As the Microsoft-backed ChatGPT takes the tech world by storm, Kai-Fu Lee, former head of Google China and CEO of Chinese investment firm Sinovation Ventures, has become the latest Chinese tech leader to jump on the bandwagon with plans to develop an alternative that goes far beyond "a Chinese version of ChatGPT".
The alternative, called Project AI 2.0, will be built into a global tech firm that features AI 2.0 platforms and productivity applications. AI 2.0, according to Lee, will not be a high-performance chat tool, nor utilize AI-generated graphics and texts, but will ultimately reduce costs to almost zero.
Lee and other veteran investors and industry experts believe that Chinese companies have great opportunities in the application of ChatGPT-related technologies, but a big gap with the United States exists.
"Chinese platforms will have great opportunities. Although they might not be as technologically advanced as the U.S., I believe the Chinese market and Chinese companies will win," he said in an interview with China Daily.
"AI is providing opportunities to companies that are 10 times bigger than those of the mobile internet era and they are accessible to Chinese participants for the first time," he added.
Since January, an array of Chinese platform and tech companies, including Alibaba Group Holding, iFlytek and NetEase, have rushed to unveil ChatGPT-related efforts. Tencent Holdings President Martin Lau said during a media call on Wednesday that the company would invest resources into building foundational AI models and gradually roll out its own version.
Meituan Co-Founder Wang Huiwen said in a note on Tuesday that his newly established AI startup Guangnian Zhiwai, which aims to develop an alternative to ChatGPT, has kicked off A-round financing and has already partnered with two other co-founders.
"Platform capability is very important," Lee emphasized, adding that every field can rewrite its existing apps to create a more profitable model.

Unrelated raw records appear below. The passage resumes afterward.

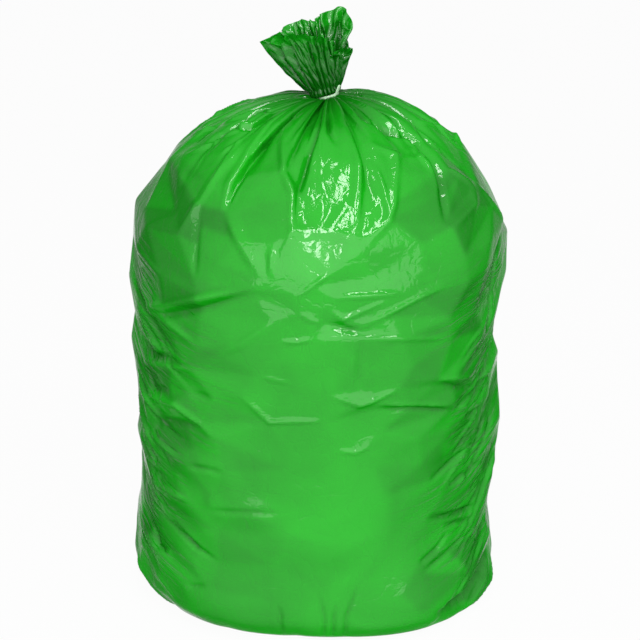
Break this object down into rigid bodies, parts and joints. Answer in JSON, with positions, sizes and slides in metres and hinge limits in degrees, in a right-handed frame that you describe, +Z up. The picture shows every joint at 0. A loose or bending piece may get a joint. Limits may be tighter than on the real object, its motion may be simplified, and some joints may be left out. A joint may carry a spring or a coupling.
{
  "type": "filled bin bag",
  "caption": "Upright filled bin bag of thin glossy film, gathered into a neck, closed with a wire tie, with a loose ruffled tail above it.",
  "frame": {"origin": "middle of the flat foot, on the floor that the bag stands on", "axes": "+Z up along the height, +X to the right as seen from the front, front towards -Y"},
  "size_m": [0.4519, 0.4275, 0.7237],
  "materials": {
    "film": "glossy thin film, finely crinkled, slightly translucent",
    "tie": "satin coated wire"
  },
  "bodies": {
    "root": {"bag": "film", "neck_tie": "tie"}
  },
  "joints": []
}
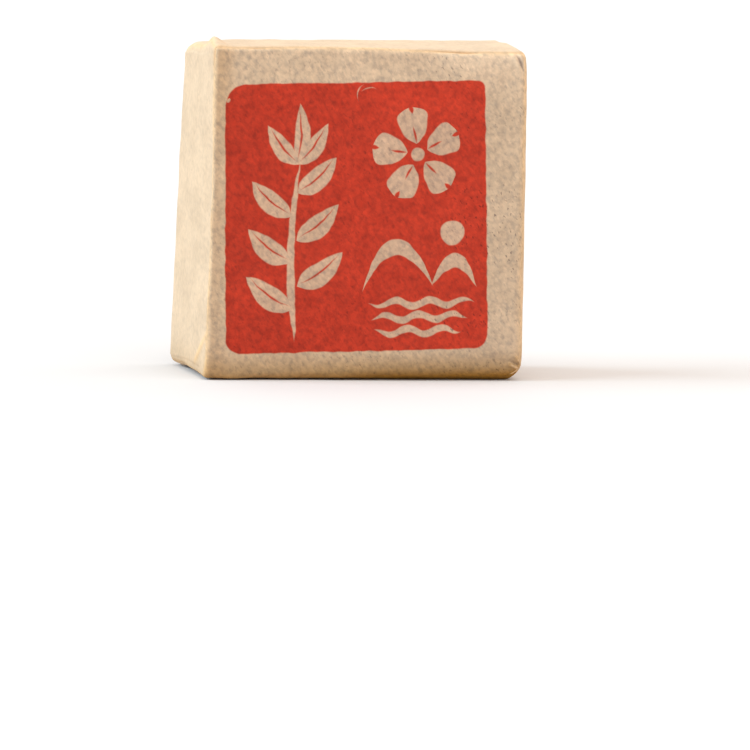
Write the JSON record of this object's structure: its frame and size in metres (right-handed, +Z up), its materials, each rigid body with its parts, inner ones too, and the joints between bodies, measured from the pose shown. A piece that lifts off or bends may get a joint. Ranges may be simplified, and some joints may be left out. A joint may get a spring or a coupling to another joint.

The veteran investor sees three phases of AI application development. The first phase of popular AI apps is more likely to appear in content, where the margin for error is more tolerable, while the second phase is that AI would be used in fields like finance and education for assistance in automatic trading and language teaching. AI will be capable wherever it is needed in the third phase.
Ren Bobing, executive director of Sinovation Ventures, said that Chinese startups have great advantages in product innovation but still have a gap with the U.S. in key AI drivers like computing power.
Yin Qi, co-founder and CEO of Chinese AI company Megvii, agreed, saying that the U.S. does have a larger amount of funds for pure technological innovation and long-term investment, while Chinese AI companies still face the pressure of short-term commercialization.
Zhou Ming, founder and CEO of Longboat, a Chinese provider of large language models, also noted that GPU resources and labor costs need to be considered if Chinese startups want to develop ChatGPT-like models and solutions.
"It is not suitable for Chinese startups to chase large models and burn money. It is more affordable for them to spend several tens of millions of yuan to train a model and then offer personalized services for customers," Zhou said.
"For Chinese companies to do related AI business, trying to surpass OpenAI in an all-around way is not recommended for now, but explore a niche market and do it step-by-step," he added.